While you can always set a rough time for when you want your meat to be done, it will never be done to time, but to temperature.
Time estimates are great to follow as a rough guide, but tenderness is key here.
What you’re watching for are two main things. The first is your stall (more info regarding this below). This helps you know when to wrap your brisket.
The second is to check for tenderness when your briskets internal temperature reaches anywhere from 190 -206 degrees F.
I like to utilize the thermometer probe test (insert the thermometer into the meat and it should feel like you’re inserting it into room-temperature butter).
This is the point at which the connective tissues and collagen break down enough for a truly tender brisket.
What Is The Stall And Why Does This Happen When Cooking A Brisket?
I mentioned the stall above, but it is important to understand this cooking phenomenon in a little more detail (otherwise sometimes panic ensues).
A stall is a temporary stop in the cooking process.
When your brisket (or other large cuts of BBQ) hit somewhere between the 150-165 degree F mark, they often sit at this temperature for several hours or even begin to decrease in temperature.
This can lead a lot of new backyard grillers into a bit of a panic mode. While it is important to check your grill and pellets during the process to make sure your fire hasn’t gone out, the stall is not an indicator of something wrong with your grill.
The stall occurs when the collagen and connective tissue break down enough to create a chemical reaction internally that causes the meat to cool slightly for stay at the same temperature for a longer period.
This is why we wrap the brisket in butcher paper to help bring it through the stall faster!
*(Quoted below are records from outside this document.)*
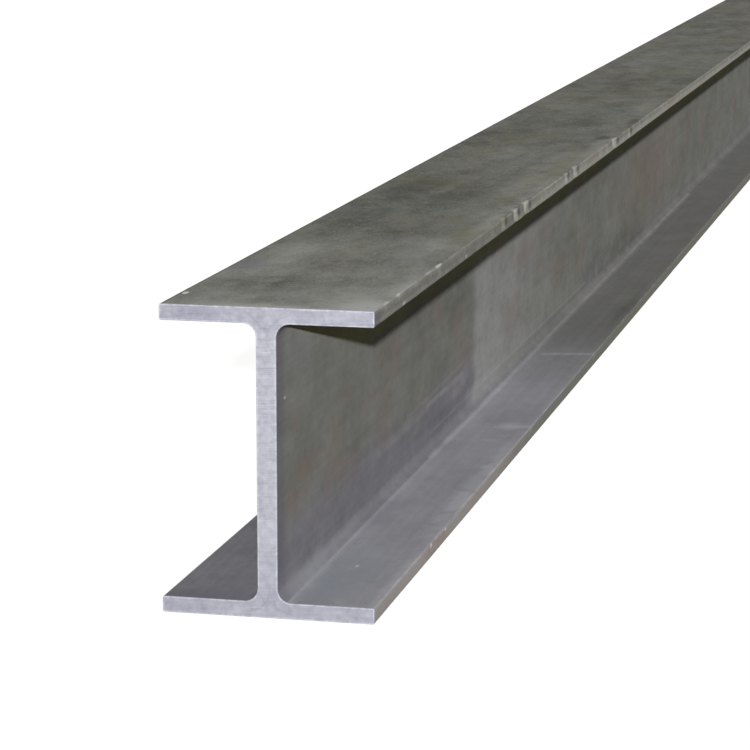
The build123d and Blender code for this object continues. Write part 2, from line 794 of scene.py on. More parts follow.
@dataclass
class ScaleCoat:
    """Mill scale as it is laid on a material's board, from its ground colour up.

    Attributes:
        scale: The finish.
        board: The material's board.
        section: The section that the finish covers.
        knocks: The dents in which bare steel shows.
        place: A point's place on the beam.
        across: Its distance from the middle of the web, with its sign.
        from_end: Its distance from the near end.
        height: Its height.
        ragged: Its place, shifted for the ragged edges of patches.
        chipped: Its place, shifted for the edges of chips.
        torn: Its place, shifted for the edges of knocks.
        on_top: 1 on the upper flange's outer face, and 0 elsewhere.
        off_top: The opposite.
        on_right: 1 on the right of the web, and 0 on its left.
        on_seat: 1 on the lower flange, on the right of the web, and 0 elsewhere.
        toes: 1 on the four toes, corners and all, and 0 elsewhere.
        wiped: How far the web has been wiped paler.
        blotch: Blotches of a hand's width, longer along the beam.
        cloud: Blotches of a finger's width.
        streak: The lines that the rolls drew.
        grain: The finest grain.
        hue: Where the scale's hue varies.
        speckle: The pattern of flakes, pits and rust.
        flakes: Where the scale has flaked.
        pits: Where it is pitted.
        bare: Where bare steel shows.
    """

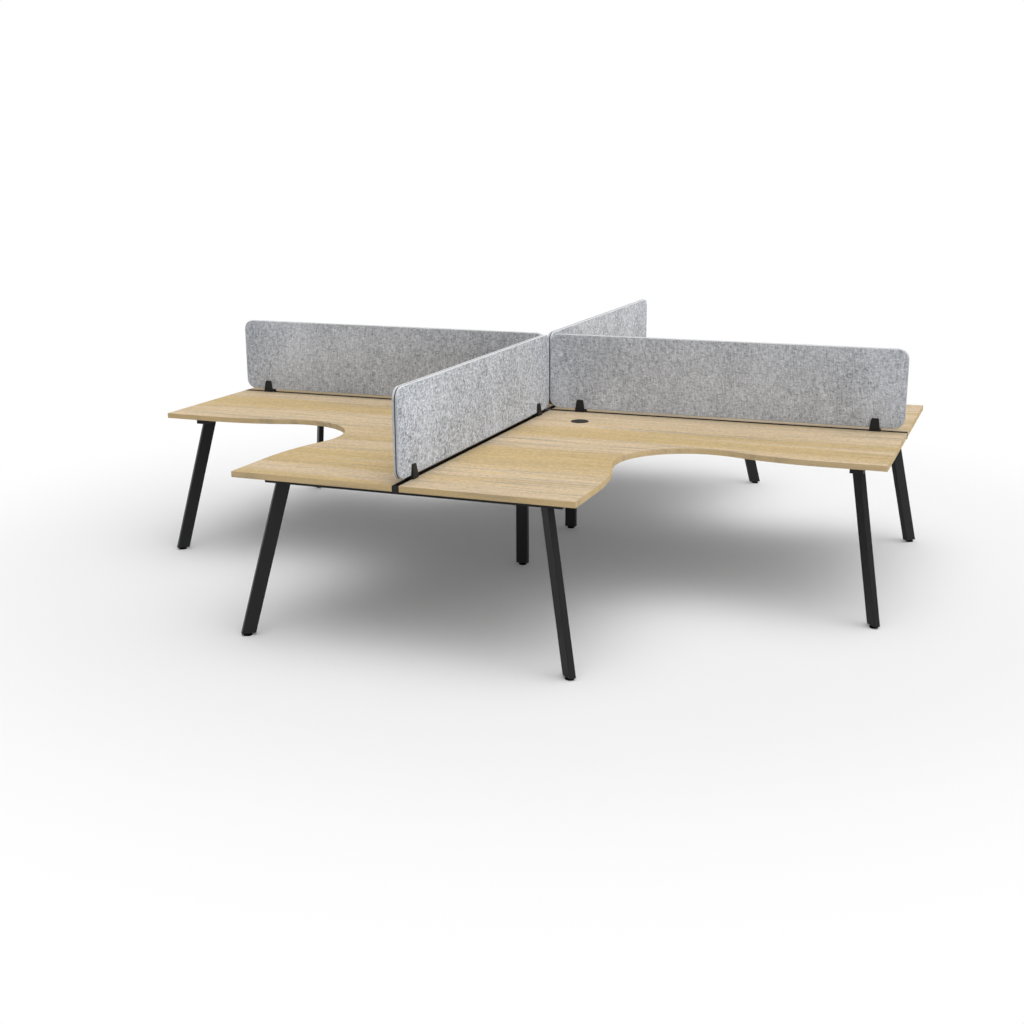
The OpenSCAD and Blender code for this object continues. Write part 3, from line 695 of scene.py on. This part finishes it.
WHITE = (1, 1, 1, 1)


def floor_material():
    """Pale matt floor. Where it is seen it fades into the white backdrop with distance."""
    material, w = new_material("pale floor")
    place = w.object_place()
    distance = w.put("ShaderNodeVectorMath", {0: place}, operation="LENGTH").outputs["Value"]
    colour = w.blend(w.maths("MULTIPLY", w.noise(place, 1.7), 0.4), grey(0.93), grey(0.92))
    matt = w.put("ShaderNodeBsdfDiffuse", {"Color": colour})
    white = w.put("ShaderNodeEmission", {"Color": WHITE, "Strength": 1.0})
    fade = w.put("ShaderNodeMapRange", {"Value": distance, "From Min": FADE_START, "From Max": FADE_END},
                 interpolation_type="SMOOTHSTEP").outputs[0]
    share = w.maths("MULTIPLY", fade, w.seen())
    mixed = w.put("ShaderNodeMixShader", {0: share, 1: matt.outputs[0], 2: white.outputs[0]})
    w.put("ShaderNodeOutputMaterial", {"Surface": mixed.outputs[0]})
    return material


def floor_mesh():
    """A level disc of rings whose radii grow by a constant factor from 1 m."""
    rings = np.concatenate([[0.0], np.geomspace(1.0, FLOOR_R, FLOOR_RINGS)])[:, None]
    around = np.radians(np.arange(0, 360, FLOOR_STEP_DEGREES))
    x, y = rings * np.cos(around), rings * np.sin(around)
    grid = np.stack([x, y, np.zeros_like(x)], -1)
    uv = np.concatenate([grid[..., :2], grid[:, :1, :2]], 1)
    return mesh_from_grid("floor", grid, uv, False, {})


floor = bpy.data.objects.new("floor", floor_mesh())
bpy.context.scene.collection.objects.link(floor)
floor.data.materials.append(floor_material())

# Light

# Weights of the light's level: plain, by (x, y, z), (xx, yy, zz), (xy, yz, zx), zz (x, y, z), z^4 and z^8
LIGHT_PLAIN = 1.178
LIGHT_LEAN = (0.507, 0.499, -2.018)
LIGHT_SQUARES = (0.091, -0.071, 1.158)
LIGHT_PRODUCTS = (-0.466, 0.271, -1.853)
LIGHT_STEEP_LEAN = (3.202, -2.164, 0.0)
LIGHT_STEEP = 1.001
LIGHT_STEEPEST = 1.289
LIGHT_LEAST = 0.04


def studio_level(w, direction):
    """Light from each direction: broad and soft overhead, dim at the walls, a low glow behind and right.

    Level = plain + lean.d + squares.(xx, yy, zz) + products.(xy, yz, zx) + zz (steep lean.d)
    + z^4 (steep + steepest z^4), scaled so that a level face is lit by 1.
    """
    x, y, z = w.parts(direction)
    squares = w.vector_maths("MULTIPLY", direction, direction)
    products = w.vector_maths("MULTIPLY", direction, w.vector(y, z, x))
    z2 = w.maths("MULTIPLY", z, z)
    z4 = w.maths("MULTIPLY", z2, z2)
    level = w.maths("ADD", LIGHT_PLAIN, w.dot(direction, LIGHT_LEAN))
    level = w.maths("ADD", level, w.dot(squares, LIGHT_SQUARES))
    level = w.maths("ADD", level, w.dot(products, LIGHT_PRODUCTS))
    level = w.maths("MULTIPLY_ADD", z2, w.dot(direction, LIGHT_STEEP_LEAN), level)
    level = w.maths("MULTIPLY_ADD", z4, w.maths("MULTIPLY_ADD", z4, LIGHT_STEEPEST, LIGHT_STEEP), level)
    return w.maths("MAXIMUM", level, LIGHT_LEAST)


def studio_world():
    """A world that lights by the studio's level and is plain white where it is seen."""
    world = bpy.data.worlds.new("studio")
    world.use_nodes = True
    world.node_tree.nodes.clear()
    w = Wiring(world.node_tree)
    direction = w.put("ShaderNodeTexCoord").outputs["Generated"]
    light = w.put("ShaderNodeBackground", {"Color": WHITE, "Strength": studio_level(w, direction)})
    backdrop = w.put("ShaderNodeBackground", {"Color": WHITE, "Strength": 1.0})
    sky = w.put("ShaderNodeMixShader", {0: w.seen(), 1: light.outputs[0], 2: backdrop.outputs[0]})
    w.put("ShaderNodeOutputWorld", {"Surface": sky.outputs[0]})
    return world


bpy.context.scene.world = studio_world()
bpy.context.scene.view_settings.view_transform = "Standard"

# Camera, in metres, radians and millimetres of lens

CAMERA_PLACE = (2.42620, -6.71047, 2.04564)
CAMERA_YAW, CAMERA_PITCH, CAMERA_ROLL = -0.373663, -0.2554815, -0.005309
CAMERA_LENS = 48.797
CAMERA_SENSOR = 36.0


def camera_axes(yaw, pitch, roll):
    """Right, up and backward directions of a camera turned from +Y to +X by yaw, raised and then rolled."""
    forward = np.array([math.sin(yaw) * math.cos(pitch), math.cos(yaw) * math.cos(pitch), math.sin(pitch)])
    right = np.array([math.cos(yaw), -math.sin(yaw), 0.0])
    up = np.cross(right, forward)
    c, s = math.cos(roll), math.sin(roll)
    return np.stack([c * right + s * up, c * up - s * right, -forward], -1)


lens = bpy.data.cameras.new("view")
lens.lens = CAMERA_LENS
lens.sensor_width = CAMERA_SENSOR
lens.sensor_fit = "HORIZONTAL"
camera = bpy.data.objects.new("view", lens)
bpy.context.scene.collection.objects.link(camera)
turned = Matrix(camera_axes(CAMERA_YAW, CAMERA_PITCH, CAMERA_ROLL).tolist()).to_4x4()
camera.matrix_world = Matrix.Translation(CAMERA_PLACE) @ turned
bpy.context.scene.camera = camera
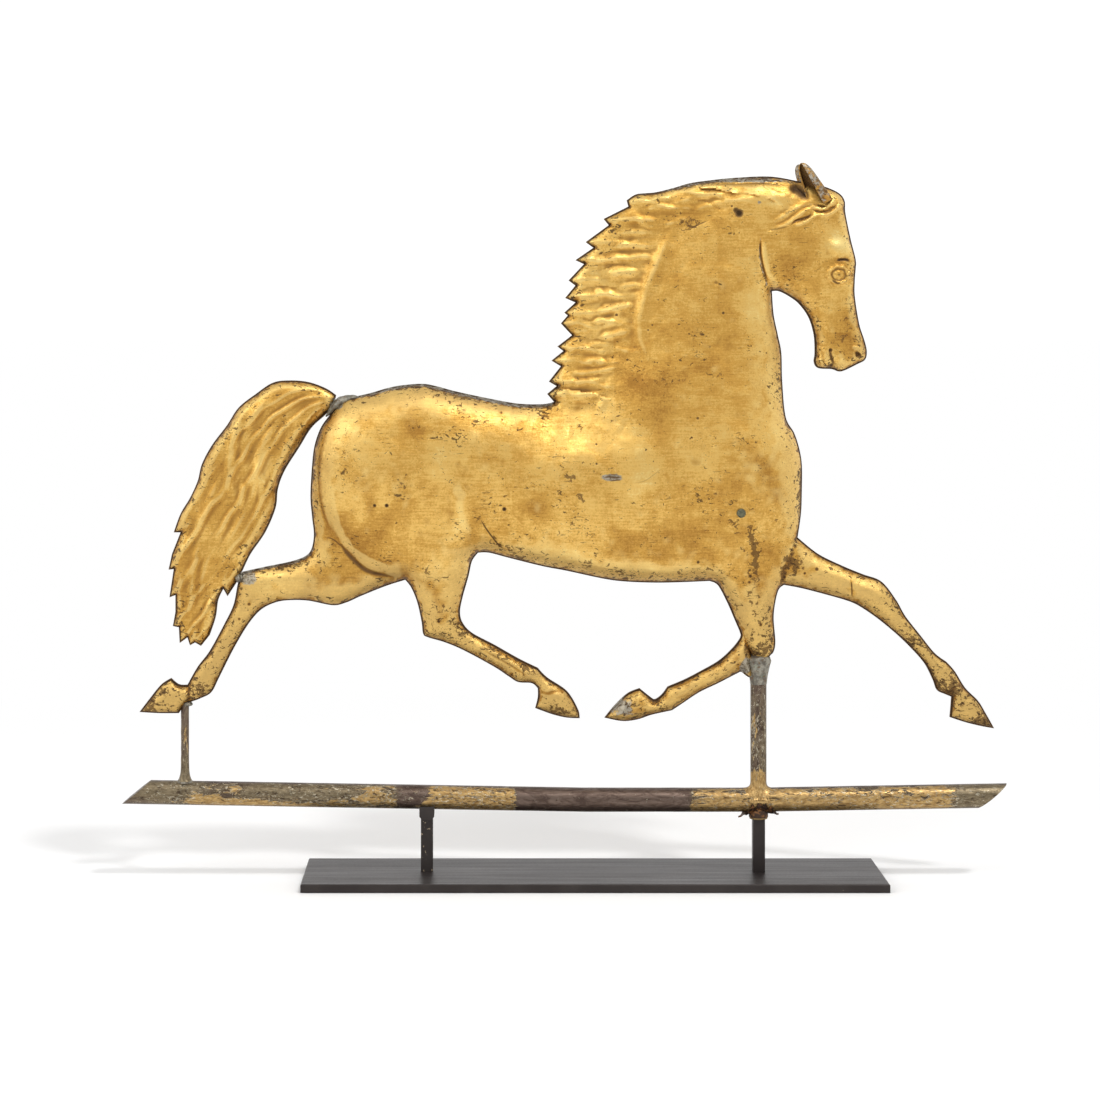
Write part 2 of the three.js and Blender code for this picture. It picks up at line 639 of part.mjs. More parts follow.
function tailRelief(outline) {
  const closed = [...outline, outline[0]];
  const strands = tailStrandShares.map((line) => line.map(at));
  return (point, plain = false) => {
    const edge = toLine(point, closed).distance;
    let height = blended(tailSwellShares, point);
    if (!plain) height += strandDepth * lockWave(strands, point, lockReach) * Math.min(1, edge / lockReach);
    return rounded(edge, Math.max(height, limbHalf));
  };
}

// One stamped half, hollow, and its clearance: the same form without the hollow, a gap larger all round
function stampedHalf(outline, coarse, lines, relief, side, fineStepAt) {
  const closed = [...outline, outline[0]];
  const seam = side * fitGap / 2;
  const fine = fill(outline, scatter(outline, lines, fineStepAt, ringStep));
  const inner = fill(coarse, scatter(coarse, [], () => fieldStep, 0));
  const heights = fine.points.map((point, i) => (i < fine.ringCount ? edgeHalf : relief(point)));
  const hollow = (_, point) => {
    const edge = contains(outline, point) ? toLine(point, closed).distance : 0;
    return seam + side * Math.min(relief(point, true) - shellWall, (edge - solderRim) * hollowSteepness);
  };
  const make = (filled, far, near) => (side < 0 ? slab(filled, far, near) : slab(filled, near, far));
  const solid = make(fine, (i) => seam + side * heights[i], () => seam);
  const core = make(inner, hollow, () => -side * overrun * hollowSteepness);
  const beyond = (i) => seam + side * (heights[i] + fitGap);
  const clearance = make(grownOutline(fine), beyond, () => -side * fitGap);
  return { shell: solid.subtract(core).simplify(flatness), clearance };
}

// Outlines

const bodyStretches = [
  faceShares, chestShares, foreTopShares, foreHoofShares, foreSoleShares, foreHeelShares,
  foreUnderShares, forearmShares, tongueShares, elbowShares, bellyShares, stifleShares,
  hindHoofShares, hindSoleShares, hindHeelShares, hindBackShares, trailUnderShares,
  trailSoleShares, trailHoofShares, trailCoronetShares, trailTopShares, trailThighShares,
  backShares, maneTeethShares, crestShares,
];
const tailStretches = [
  tailTopShares, tailTeethShares, tailUnderShares, tailTipShares, tailFrontShares, tailRootShares,
];
const shinStretches = [
  shinShares, shinPasternShares, shinHoofShares, shinSoleShares, shinUnderShares, shinKneeShares,
];
const tailTeeth = [tailTeethShares, tailTipShares];
const bodyOutline = closedOutline(bodyStretches, [maneTeethShares], outlineStep);
const bodyCoarse = closedOutline(bodyStretches, [maneTeethShares], fieldStep);
const tailOutline = closedOutline(tailStretches, tailTeeth, outlineStep);
const tailCoarse = closedOutline(tailStretches, tailTeeth, fieldStep);
const shinOutline = closedOutline(shinStretches, [], headStep);
const maneLocks = maneLockShares.map((line) => line.map(at));
const tailStrands = tailStrandShares.map((line) => line.map(at));
const relief = { right: bodyRelief(bodyOutline, rightSteps), left: bodyRelief(bodyOutline, leftSteps) };

// Lines halfway between neighbouring locks, where the groove runs
const between = (locks) => locks.slice(1).map((line, i) =>
  line.map((point, k) => point.clone().lerp(locks[i][k], 1 / 2)));

// The foot and the top of each step of the relief
const besideStep = ({ line }) => [stepWidth, -stepWidth].map((aside) => {
  const points = line.map(at);
  return points.map((point, i) => {
    const along = (points[i + 1] ?? point).clone().sub(points[i - 1] ?? point).normalize();
    return point.clone().add(new THREE.Vector2(-along.y, along.x).multiplyScalar(aside));
  });
});

// Pieces of the horse

const tubeWayTopZ = tubeTopZ + capHeadThickness + 2 * fitGap;
const tubeWay = uprightRod(tubeDiameter / 2 + fitGap, toeZ, tubeWayTopZ, tubeSides).translate(spindleX, 0, 0);
const rivetWay = crossRod(rivetDiameter / 2 + fitGap, 4 * bodyHalf, pinSides).translate(rivetX, 0, rivetZ);

function stampedBody(side) {
  const [shape, steps] = side < 0 ? [relief.right, rightSteps] : [relief.left, leftSteps];
  const lines = [...maneLocks, ...between(maneLocks), ...steps.flatMap(besideStep)];
  const headAt = at(headShare);
  const headReach = headReachShare * horseLength;
  const stepAt = (point) => (point.distanceTo(headAt) < headReach ? headStep : fieldStep);
  const { shell, clearance } = stampedHalf(bodyOutline, bodyCoarse, lines, shape, side, stepAt);
  return { clearance, shell: shell.subtract(tubeWay).subtract(rivetWay) };
}

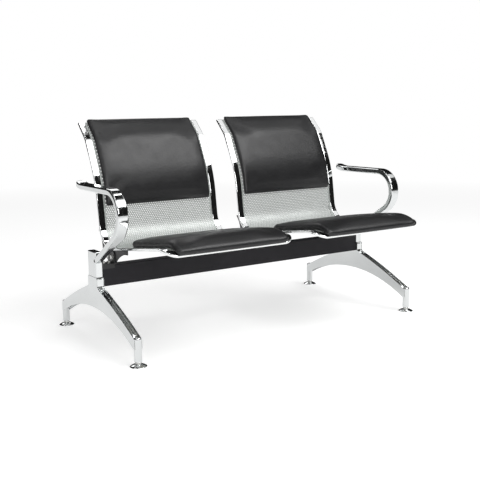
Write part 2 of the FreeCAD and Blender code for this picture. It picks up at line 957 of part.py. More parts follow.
def set_screws():
    # Headless screws from the outer faces, each bearing on the long bolt in its column
    solids = []
    for side in (-1, 1):
        y = column_mid()
        outside = side * (leg_x + leg_width / 2 - set_screw_sink)
        inside = side * (leg_x + m10 / 2)
        start = v(inside, y, set_screw_height)
        end = v(outside, y, set_screw_height)
        shape = rod(set_screw_diameter / 2, start, end)
        socket_floor = end - v(side * set_screw_socket_depth, 0, 0)
        shape = shape.cut(hexagon(set_screw_socket, socket_floor, end + v(side, 0, 0)))
        solids.append(shape)
    return Part.makeCompound(solids)


# Levelling glides

glide_top = glide_edge + glide_rise


def dome(radius):
    # Solid domed disc: upright edge, then one arc up to the collar
    collar = glide_collar / 2
    rim_low = v(radius, 0, 0)
    rim_high = v(radius, 0, glide_edge)
    top = v(collar, 0, glide_top)
    middle = v((radius + collar) / 2, 0, glide_edge + glide_bulge * glide_rise)
    outline = Part.Wire([
        line(v(0, 0, 0), rim_low),
        line(rim_low, rim_high),
        arc(rim_high, middle, top),
        line(top, v(0, 0, glide_top)),
        line(v(0, 0, glide_top), v(0, 0, 0)),
    ])
    return Part.Face(outline).revolve(v(0, 0, 0), up, 360)


def glide_disc():
    # A pressed shell, open below
    radius = glide_diameter / 2
    hollow = dome(radius - glide_sheet)
    hollow.translate(v(0, 0, -glide_sheet))
    mouth = rod(radius - glide_sheet, v(0, 0, -glide_sheet), v(0, 0, glide_edge - glide_sheet / 2))
    shape = dome(radius).cut(hollow).cut(mouth)
    return shape.cut(rod(stem_diameter / 2, v(0, 0, 0), v(0, 0, far)))


def glide_insert():
    # The tough plastic sole inside the shell, with a socket for the foot of the stem
    shrink = glide_sheet + insert_clearance
    solid = dome(glide_diameter / 2 - shrink)
    solid.translate(v(0, 0, -shrink))
    solid = solid.cut(box(-far, far, -far, far, -far, 0))
    return solid.cut(rod(stem_diameter / 2 + insert_clearance, v(0, 0, stem_foot), v(0, 0, far)))


def glide_stem():
    shank = rod(stem_diameter / 2, v(0, 0, stem_foot), v(0, 0, post_bottom + stem_length))
    tip = [edge for edge in shank.Edges if edge.BoundBox.ZMin > post_bottom]
    shank = shank.makeChamfer(stem_chamfer, tip)
    collar = rod(glide_collar / 2, v(0, 0, glide_top), v(0, 0, post_bottom - glide_collar_gap))
    return shank.fuse(collar).removeSplitter()


# Writing the pieces

os.makedirs("parts", exist_ok=True)


def save(name, shape, shift=None):
    moved = shape.copy()
    if shift is not None:
        moved.translate(shift)
    moved.translate(v(0, origin_shift, 0))
    moved.exportStep(os.path.join("parts", name + ".step"))
    solids = moved.Solids
    volume = sum(solid.Volume for solid in solids)
    print(name, "solids", len(solids), "valid", moved.isValid(), "volume", round(volume))


def save_pair(name, shape, x):
    # The same shape at the right-hand end and, mirrored, at the left-hand end
    right = shape.copy()
    right.translate(v(x, 0, 0))
    save("right_" + name, right)
    save("left_" + name, mirrored(right))


save("beam_tube", beam_tube())
save_pair("leg", leg(), 0)
save_pair("armrest", armrest(), 0)
save("column_bolts", column_bolts())
save("leg_tongue_screws", tongue_screws())
save("armrest_set_screws", set_screws())

web = cradle_web()
saddle_piece = saddle()
for where, web_x in (("inner", inner_web_x()), ("outer", outer_web_x())):
    save_pair("seat_cradle_" + where, web, web_x)
    save_pair("beam_saddle_" + where, saddle_piece, web_x)


def both_sides(solids, web_x):
    group = []
    for solid in solids:
        placed = solid.copy()
        placed.translate(v(web_x, 0, 0))
        group.append(placed)
        group.append(mirrored(placed))
    return group


long_bolts = both_sides(saddle_bolts(outer_bolt_tip), outer_web_x())
short_bolts = both_sides(saddle_bolts(inner_bolt_tip), inner_web_x())
save("outer_saddle_bolts", Part.makeCompound(long_bolts))
save("inner_saddle_bolts", Part.makeCompound(short_bolts))
save("beam_rivet_nuts", Part.makeCompound(both_sides(rivet_nuts(), inner_web_x())))
cradle_bolts = both_sides(ear_bolts(), inner_web_x()) + both_sides(ear_bolts(), outer_web_x())
cradle_nuts = both_sides(ear_nuts(), inner_web_x()) + both_sides(ear_nuts(), outer_web_x())
save("cradle_bolts", Part.makeCompound(cradle_bolts))
save("cradle_nuts", Part.makeCompound(cradle_nuts))

rim = rounded_rim()
sheet = seat_sheet()
seat_board = board(seat_board_begin(), seat_board_end())
back_board = board(back_board_begin(), back_board_end())
seat_pad = pad_over_board(
    seat_pad_begin(), seat_pad_end(), seat_pad_thickness, seat_pad_corner, seat_board_begin(), seat_board_end()
)
back_pad = pad_over_board(
    back_pad_begin(), back_pad_end(), back_pad_thickness, back_pad_corner, back_board_begin(), back_board_end()
)
screws = pad_screws()
for side, name in ((-1, "left"), (1, "right")):
    place = v(side * seat_x, 0, 0)
    save(name + "_seat_rim", rim, place)
    save(name + "_perforated_sheet", sheet, place)
    save(name + "_seat_board", seat_board, place)
    save(name + "_back_board", back_board, place)
    save(name + "_seat_pad", seat_pad, place)
    save(name + "_back_pad", back_pad, place)
    save(name + "_pad_screws", screws, place)

stem = glide_stem()
disc = glide_disc()
insert = glide_insert()
for side, end in ((-1, "left"), (1, "right")):
    for front, where in ((-1, "front"), (1, "rear")):
        foot = v(side * leg_x, front * foot_spread, 0)
        save("glide_stem_" + end + "_" + where, stem, foot)
        save("glide_disc_" + end + "_" + where, disc, foot)
        save("glide_insert_" + end + "_" + where, insert, foot)

print("origin shift", round(origin_shift, 3), "front face", round(front_face, 3))
print("profile top", profile.point(station_top, 0.0), "overall length", 2 * leg_x + band_width)
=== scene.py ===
import bpy
import bmesh
import json
import math
import numpy as np
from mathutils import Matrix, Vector
from mathutils.bvhtree import BVHTree


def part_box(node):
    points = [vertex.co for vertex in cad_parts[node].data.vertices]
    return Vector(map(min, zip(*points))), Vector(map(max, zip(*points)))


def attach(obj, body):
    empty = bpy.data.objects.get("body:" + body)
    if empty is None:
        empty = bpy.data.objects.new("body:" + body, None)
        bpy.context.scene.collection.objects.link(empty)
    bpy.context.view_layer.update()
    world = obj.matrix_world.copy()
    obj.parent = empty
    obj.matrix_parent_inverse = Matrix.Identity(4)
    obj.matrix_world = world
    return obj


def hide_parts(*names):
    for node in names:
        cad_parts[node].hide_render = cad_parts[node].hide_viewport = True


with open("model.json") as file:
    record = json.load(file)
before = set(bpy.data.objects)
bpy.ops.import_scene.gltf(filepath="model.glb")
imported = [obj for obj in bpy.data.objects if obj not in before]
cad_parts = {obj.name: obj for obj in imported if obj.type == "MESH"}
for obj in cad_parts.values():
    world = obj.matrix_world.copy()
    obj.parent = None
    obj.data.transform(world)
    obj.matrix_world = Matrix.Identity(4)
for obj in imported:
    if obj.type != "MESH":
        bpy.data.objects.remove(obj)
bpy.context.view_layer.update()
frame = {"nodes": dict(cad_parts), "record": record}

cadNodes = frame["nodes"]
sides = (("left", -1), ("right", 1))

# Where the bench stands in the frame: +X along the beam, sitters face -Y
beamLow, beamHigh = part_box("beam_tube")
beamY = (beamLow[1] + beamHigh[1]) / 2
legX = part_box("right_leg")[1][0] - 0.0135
seatX = (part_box("right_seat_rim")[0][0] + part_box("right_seat_rim")[1][0]) / 2


# Small mesh helpers

def addObject(name, mesh, material=None):
    obj = bpy.data.objects.new(name, mesh)
    bpy.context.scene.collection.objects.link(obj)
    if material:
        mesh.materials.clear()
        mesh.materials.append(material)
    return obj


def shadeSmooth(mesh):
    mesh.polygons.foreach_set("use_smooth", [True] * len(mesh.polygons))
    mesh.update()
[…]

How Long To Let A Brisket Rest?
Once the internal temperature of the brisket has reached that 190-206 F. mark and has been probe tested for tenderness, you can remove the wrapped brisket from the smoker and prepare it for a nice long rest.
I like to wrap my brisket in a towel and place it in the cooler or a cold oven. Let it sit and finish the carry-over cooking for at least an hour (ideally two is my go-to).
You need the meat to rest from cooking for the juices to settle before slicing. This is always best practice when it comes to tender BBQ!
How Many People Does A Brisket Feed?
Because you lose weight from trimming your brisket and more again during the cooking process, I like to calculate about one pound of brisket (raw) per person. If I start with a raw, untrimmed, 16-pound brisket, then I know I can roughly feed around 16 people.
Slicing, Serving, And Storing:
- Gently remove the brisket from the butcher paper.
- A sharp knife or longer serrate knife works best for slicing.
- The grains of the meat on the point and the flat run different directions, so you will need to slice your meat two different ways.
- The flat is easiest to slice first (because it’s just one layer of muscle). I like to slice this into thin 1/4 inch pieces against the grain and remove it from the point (deckle).
- Rotate the point piece and slice the opposite direct than you did with your flat to get nice pieces. You can also slice the point into chunks, toss in BBQ sauce and brown sugar, and place it back on the smoker for burnt ends.
Check out this great video tutorial on how to slice your brisket.
Pellet Smoker Brisket Recipe
- 14-16 lb. Brisket
- 2 cups Dry Rub See notes in the post for ideas
- 6 tbsp Binder Olive oil, mustard, etc.
- 2 cups Beef Broth or brisket mop sauce
- Read through the entire article above for more detailed notes!
- Start by removing your brisket from the packaging and patting it dry with paper towels.
- Use a boning knife to trim down and even out the fat cap on the top of the brisket. Keep it at least 1/4-1/2 inches thick. It's ok if a few areas are a little thinner, do the best you can!
- Check the brisket for silver skin, remove any that you see (this will not break down when you smoke it)
- Lightly coat your entire brisket top and bottom in your binder of choice. Then lightly season it all over as well (1 tbsp per 1 lb. of meat).
- You can do this the night before and keep it uncovered in your fridge, or you can leave it out while you prep and preheat the smoker.
- Preheat your smoker to 250 degrees F. Place a large foil pan of water on the lover rack of your grill.
- Once the grill is preheated, place your brisket on the top rack of your smoker (fat cap side up). Place a thermometer probe into the thickest part of the brisket to track the internal temperature.
- Let it smoke for 1-2 hours and check the bark. You can warm up the beef broth (or mop sauce) and place it in a spray bottle. Spray your bark every hour until you hit the stall (usually around 155-165 F. mark).
- When you notice your brisket has hit the stall (the temperature bottoms out between 155-165 F. or begins to start slowly decreasing), remove it briefly from the grill and wrap it tightly in a large piece of butcher paper. Tighter wrapping prevents too much steaming.
- Place the wrapped brisket back onto the smoker and let it cook until it hits an internal temperature between 190-206 F. You're looking for the brisket to be tender when you probe it with the thermometer. I often pull mine around the 203 F. mark.
- Once your brisket has reached max tenderness, remove it (still wrapped) off your smoker. Wrap in a towel and either place in a cold oven or in a cooler to stay warm for at least 1 hour (2 hours is recommended).
- Slice your brisket per the notes in the article above (you will need to slice it into two different cuts). Serve with your favorite BBQ sides and sauce if desired.